Avec quels outils épidémiologiques, la surveillance de la mortalité COVID s’est-elle faite ?

François Cousin, médecin de Santé publique, Centre National Fin de Vie Soins Palliatifs

Suite à l’épisode caniculaire exceptionnel de l’été 2003 d’une part, et aux attentats de novembre 2015 d’autre part, la France a renforcé son système de veille et d’alerte sanitaires. En 2003, un maillage national d’acteurs de santé i a été mis en place qui fait désormais remonter quotidiennement des informations sur l’état de santé de la population de façon informatisée. Ainsi, Santé publique France, responsable de la collecte et du traitement de ces données, est-elle en mesure de détecter quasiment en temps réel des évènements émergents significatifs en termes de santé publique. Par ailleurs, depuis 2015 et les attentats, une plateforme hospitalière de suivi des victimes d’évènements graves a été créée ii. Elle est activée dès qu’un évènement sanitaire exceptionnel se produit, ce qui permet de gérer l’afflux de victimes et de comptabiliser précisément les décès. C’est d’elle que sont venus les premiers dénombrements de décès liés au COVID. En effet, elle a été activée dès que les premiers cas de l’épidémie sont arrivés dans les hôpitaux en mars 2020. Elle a permis de suivre l’évolution des décès quotidiens et leur localisation précise. Pour ce qui concerne les EHPADs, alors qu’il est apparu qu’une surmortalité était également en train d’apparaître, grâce aux données issues du maillage territorial en lien avec Santé publique France, une plateforme similaire à la plateforme hospitalière a été mise en place en urgence. Même si avec retard, les EHPADs et autres établissements médico-sociaux ont pu eux aussi faire remonter leurs chiffres de mortalité liée au COVID-19 à partir du mois d’avril. Reste le domicile. Que sait-on d’éventuels décès COVID au domicile ? A domicile, aucun dispositif de type plateforme n’est à l’œuvre. Le seul moyen d’obtenir des données repose sur le système de suivi traditionnel de la mortalité basé sur les certificats de décès. Un volet de ce certificat interroge les causes médicales du décès, mais le COVID-19 en tant que tel n’y est pas répertorié. On ne pourra donc qu’approcher la réalité de ces décès au domicile liés au COVID. Ce sera par exemple par extrapolation à partir de la surmortalité qui pourrait être constatée au cours de cette période iii.

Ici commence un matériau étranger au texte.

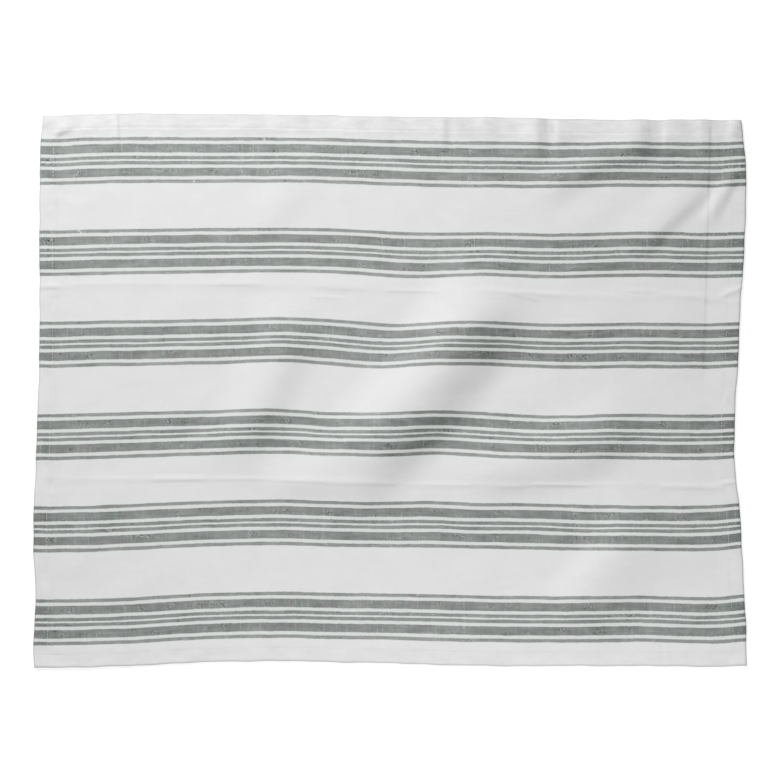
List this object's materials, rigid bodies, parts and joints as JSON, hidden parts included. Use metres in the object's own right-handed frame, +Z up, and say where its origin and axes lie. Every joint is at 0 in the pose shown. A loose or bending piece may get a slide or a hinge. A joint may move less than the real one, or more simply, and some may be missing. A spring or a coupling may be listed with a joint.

Et par ailleurs le suivi épidémiologique par le CepiDc iv des causes de décès grâce à ces certificats papier prend jusqu’à présent de nombreux mois. Certes, depuis 2008, le certificat de décès peut être transmis par voie électronique. Mais à l’heure actuelle, seuls 20 % des certificats sont transmis par ce biais. Dès lors, on comprend qu’il faudra encore patienter quelques temps avant que l’on puisse dresser un bilan vraiment global de la mortalité liée à cette première vague de COVID. Notre système de surveillance sanitaire a été de nouveau, avec cet événement, mis à l’épreuve. Il devra sans nul doute innover encore afin de pouvoir suivre toujours plus finement l’évolution des crises sanitaires.

i Surveillance de surveillance syndromique dénommé SURSAUD® : https://www.santepubliquefrance.fr/surveillance-syndromique-sursaud-R
ii Portail web SI-VIC (Système d’information pour le suivi des victimes d’attentats et de situations sanitaires exceptionnelles)
L’Inseeiii publie chaque semaine des chiffres de mortalité globale qui permettent d’avoir une idée de la surmortalité en comparant les chiffres de 2020 avec ceux des années précédentes.
iv CepiDc : Centre d’épidémiologie sur les causes médicales de décès de l’Inserm. Il est responsable de la statistique nationale des causes médicales de décès.